Заслуживает внимания смелая попытка краснодарских исследователей найти островки публичности в море «грязной» политики. «Есть одно поле политической власти, — пишут они, — где пересекаются и могут согласовываться частные интересы и политическая практика — это местное самоуправление. Данный социальный институт способен консолидировать людей на основе сопричастности к решению сложных проблем сочетания самоуправления с федерализмом, обустройства жизненно важных дел на своей территории, становления практической ответственности власти на своей территории» (40, с.47). В идеале это так, но далее выясняется, что сами авторы не верят в сформированность публичной политики в России как реального явления (40, с.51). Можно прокомментировать их позицию в двух ракурсах. Во-первых, «грязь» в российской политике обнаруживается на ее нижних уровнях не меньше, если не больше, чем на верхних, поскольку нижние уровни в большей степени зависят от среднего, регионального (губернаторского) и самого «грязного» уровня, о чем на протяжении последнего десятилетия свидетельствовали криминальные разоблачения в Красноярском и Приморском краях, Вологодской, Тверской и других областях РФ. Во-вторых, противостояния ветвей власти, исполнительной власти и СМИ на местах всегда были менее острыми (там, где они были вообще), чем в федеральном центре — во многих случаях все было и остается «под колпаком» региональных и местных баронов. В системе местного самоуправления, пишет немецкий исследователь Г.Волльманн, изучавший место этого политического института в ряде посткоммунистических стран, «роль представительных органов низведена до минимума» (9, с.171).
Отсутствие в научно-экспертном сообществе единства мнений относительно характеристики современного политического процесса
в России, наличия или отсутствия публичной политики, политических партий (в отличие от квазипартий) и гражданского общества так же естественно, как и разногласия в оценке конкретных политических предприятий президента и правительства. Было бы со всех точек зрения хуже, если бы среди исследователей воцарился полный консенсус (и кто знает, не свершится ли это? История ходит кругами, ей безразлично, если второй круг воспринимается как фарс). Но из раза в раз повторяемая полярность оценок, сложность нахождения общей оценочной методики не могут восприниматься позитивно просто в силу того, что они отражают труднопреодолимый раскол в обществе. Как социальный, так и интеллектуальный.

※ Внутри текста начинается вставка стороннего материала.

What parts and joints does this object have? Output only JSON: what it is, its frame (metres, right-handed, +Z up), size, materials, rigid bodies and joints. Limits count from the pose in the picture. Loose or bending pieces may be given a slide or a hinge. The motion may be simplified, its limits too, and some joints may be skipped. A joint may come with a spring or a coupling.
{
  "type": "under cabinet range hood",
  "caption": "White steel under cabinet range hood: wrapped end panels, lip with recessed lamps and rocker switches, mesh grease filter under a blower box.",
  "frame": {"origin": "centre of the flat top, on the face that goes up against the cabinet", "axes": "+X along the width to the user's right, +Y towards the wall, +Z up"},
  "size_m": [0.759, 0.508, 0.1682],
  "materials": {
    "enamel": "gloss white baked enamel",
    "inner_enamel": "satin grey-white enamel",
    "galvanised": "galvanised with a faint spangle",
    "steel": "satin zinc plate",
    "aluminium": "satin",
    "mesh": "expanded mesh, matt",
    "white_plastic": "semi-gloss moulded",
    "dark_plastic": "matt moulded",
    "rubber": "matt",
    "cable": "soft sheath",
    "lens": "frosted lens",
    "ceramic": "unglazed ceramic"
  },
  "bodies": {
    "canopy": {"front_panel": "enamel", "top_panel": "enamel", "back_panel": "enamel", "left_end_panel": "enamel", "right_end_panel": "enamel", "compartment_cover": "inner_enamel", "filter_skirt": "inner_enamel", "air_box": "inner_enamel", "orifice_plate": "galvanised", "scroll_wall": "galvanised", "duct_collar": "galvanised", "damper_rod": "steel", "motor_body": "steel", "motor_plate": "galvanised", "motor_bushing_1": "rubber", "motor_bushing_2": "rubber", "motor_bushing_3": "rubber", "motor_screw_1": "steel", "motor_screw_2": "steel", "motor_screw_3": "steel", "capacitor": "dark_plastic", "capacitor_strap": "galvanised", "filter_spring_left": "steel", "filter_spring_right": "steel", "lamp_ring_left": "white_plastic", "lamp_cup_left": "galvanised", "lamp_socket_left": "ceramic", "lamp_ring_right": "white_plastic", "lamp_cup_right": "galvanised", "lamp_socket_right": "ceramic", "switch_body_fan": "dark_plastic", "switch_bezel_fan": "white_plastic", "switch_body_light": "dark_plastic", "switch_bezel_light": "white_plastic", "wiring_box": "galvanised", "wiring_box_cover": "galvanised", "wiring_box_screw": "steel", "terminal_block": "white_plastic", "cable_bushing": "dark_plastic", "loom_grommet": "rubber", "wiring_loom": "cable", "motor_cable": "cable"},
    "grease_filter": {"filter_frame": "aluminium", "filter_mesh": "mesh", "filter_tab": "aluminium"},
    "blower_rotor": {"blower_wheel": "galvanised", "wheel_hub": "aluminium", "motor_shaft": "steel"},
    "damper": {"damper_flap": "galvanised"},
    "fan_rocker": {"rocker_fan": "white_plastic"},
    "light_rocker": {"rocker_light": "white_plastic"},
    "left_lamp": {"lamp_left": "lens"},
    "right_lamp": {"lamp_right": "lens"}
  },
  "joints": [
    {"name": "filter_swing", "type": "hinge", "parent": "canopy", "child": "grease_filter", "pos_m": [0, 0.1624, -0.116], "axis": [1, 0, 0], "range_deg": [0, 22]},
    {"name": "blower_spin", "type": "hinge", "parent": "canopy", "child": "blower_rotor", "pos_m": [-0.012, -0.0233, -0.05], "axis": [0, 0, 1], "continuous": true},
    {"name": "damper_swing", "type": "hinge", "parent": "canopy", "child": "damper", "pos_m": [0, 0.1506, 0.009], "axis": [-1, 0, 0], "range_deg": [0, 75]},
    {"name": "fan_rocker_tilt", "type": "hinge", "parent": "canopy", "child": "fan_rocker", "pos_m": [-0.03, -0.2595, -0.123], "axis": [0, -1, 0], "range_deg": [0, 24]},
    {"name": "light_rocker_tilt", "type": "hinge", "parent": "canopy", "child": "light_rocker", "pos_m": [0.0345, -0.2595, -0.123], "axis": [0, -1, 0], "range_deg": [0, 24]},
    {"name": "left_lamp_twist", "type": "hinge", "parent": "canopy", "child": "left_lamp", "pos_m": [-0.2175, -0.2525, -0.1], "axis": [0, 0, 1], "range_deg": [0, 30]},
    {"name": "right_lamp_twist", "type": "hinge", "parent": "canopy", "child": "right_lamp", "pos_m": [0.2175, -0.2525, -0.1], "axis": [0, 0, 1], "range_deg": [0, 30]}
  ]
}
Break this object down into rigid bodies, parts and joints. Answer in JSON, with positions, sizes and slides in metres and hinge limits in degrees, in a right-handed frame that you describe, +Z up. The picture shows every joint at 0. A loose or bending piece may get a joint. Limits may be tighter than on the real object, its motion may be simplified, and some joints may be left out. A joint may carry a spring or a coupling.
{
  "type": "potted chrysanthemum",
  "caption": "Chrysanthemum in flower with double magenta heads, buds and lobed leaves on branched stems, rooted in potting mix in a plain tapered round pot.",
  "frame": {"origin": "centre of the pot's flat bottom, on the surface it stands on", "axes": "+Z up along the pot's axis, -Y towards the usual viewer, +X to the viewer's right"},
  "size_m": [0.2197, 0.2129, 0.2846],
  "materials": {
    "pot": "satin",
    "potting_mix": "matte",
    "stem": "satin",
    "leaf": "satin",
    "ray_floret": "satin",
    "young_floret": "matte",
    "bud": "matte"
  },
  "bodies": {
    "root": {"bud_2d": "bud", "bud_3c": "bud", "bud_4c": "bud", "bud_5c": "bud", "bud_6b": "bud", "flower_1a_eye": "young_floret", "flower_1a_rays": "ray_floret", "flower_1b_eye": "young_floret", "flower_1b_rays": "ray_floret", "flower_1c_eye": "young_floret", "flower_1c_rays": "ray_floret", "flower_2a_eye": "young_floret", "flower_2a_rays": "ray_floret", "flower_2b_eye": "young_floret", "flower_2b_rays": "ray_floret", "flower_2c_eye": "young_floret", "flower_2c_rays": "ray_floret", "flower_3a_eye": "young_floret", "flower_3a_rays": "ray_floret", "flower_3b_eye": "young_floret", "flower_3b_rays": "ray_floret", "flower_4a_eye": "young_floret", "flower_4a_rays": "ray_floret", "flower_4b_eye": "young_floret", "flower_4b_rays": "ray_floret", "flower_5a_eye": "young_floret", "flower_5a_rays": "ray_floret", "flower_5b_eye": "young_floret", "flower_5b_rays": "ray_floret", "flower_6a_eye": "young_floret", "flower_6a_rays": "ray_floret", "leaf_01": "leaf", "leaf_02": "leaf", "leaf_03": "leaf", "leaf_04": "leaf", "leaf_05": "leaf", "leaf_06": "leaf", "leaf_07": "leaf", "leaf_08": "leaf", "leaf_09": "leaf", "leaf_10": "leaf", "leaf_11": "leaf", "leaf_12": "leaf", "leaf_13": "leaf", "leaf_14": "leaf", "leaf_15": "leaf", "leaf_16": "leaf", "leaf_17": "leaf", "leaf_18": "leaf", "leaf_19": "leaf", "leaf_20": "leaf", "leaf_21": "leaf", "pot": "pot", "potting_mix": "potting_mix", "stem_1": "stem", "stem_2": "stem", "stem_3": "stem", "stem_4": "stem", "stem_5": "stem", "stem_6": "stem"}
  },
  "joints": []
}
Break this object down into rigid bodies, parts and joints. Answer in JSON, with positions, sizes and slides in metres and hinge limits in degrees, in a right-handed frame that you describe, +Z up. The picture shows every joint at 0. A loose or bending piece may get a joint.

Само нынешнее состояние России и ее перспективы оцениваются прямо противоположным образом. Скептиков и пессимистов, крайних и сдержанных - большинство. В мягком варианте говорится о вступлении страны в «полосу бифуркационного застоя» (35, с.39). В более жестком судьба России рассматривается в алгоритме «полной гибели всерьез» (55). В стане оптимистов, надо признать, крайних, радужных настроений почти нет, там доминирует сдержанность, подкрепляемая реминесценциями о совсем уж мрачном прошлом, ссылками на нераскрытые ресурсы России, а также апелляцией к общемировым тенденциям. Неким отклонением от этой сдержанности на фоне потерь и невоплощенных надежд последних полутора десятков лет явилась нашумевшая статья А.Шлейфера и Д.Трейзмана «Россия -нормальная страна», подводящая читателя к мысли, что ее, эту страну, можно сравнить с Мексикой и Малайзией, что в сущности не просто неплохо - нет, «для государства, не далее чем пятнадцать лет назад бывшей "империей зла", терроризировавшего и соседей, и собственный народ, это - значительное достижение, поистине достойное восхищения» (98, с.52). Действительно, зачисление России в ряд «нормальных» стран можно счесть манифестом оптимизма - во всяком случае, когда это делается в форме укора скептикам, невзирая на признаваемые авторами коррупцию, преступность и невоплощение либеральных реформ.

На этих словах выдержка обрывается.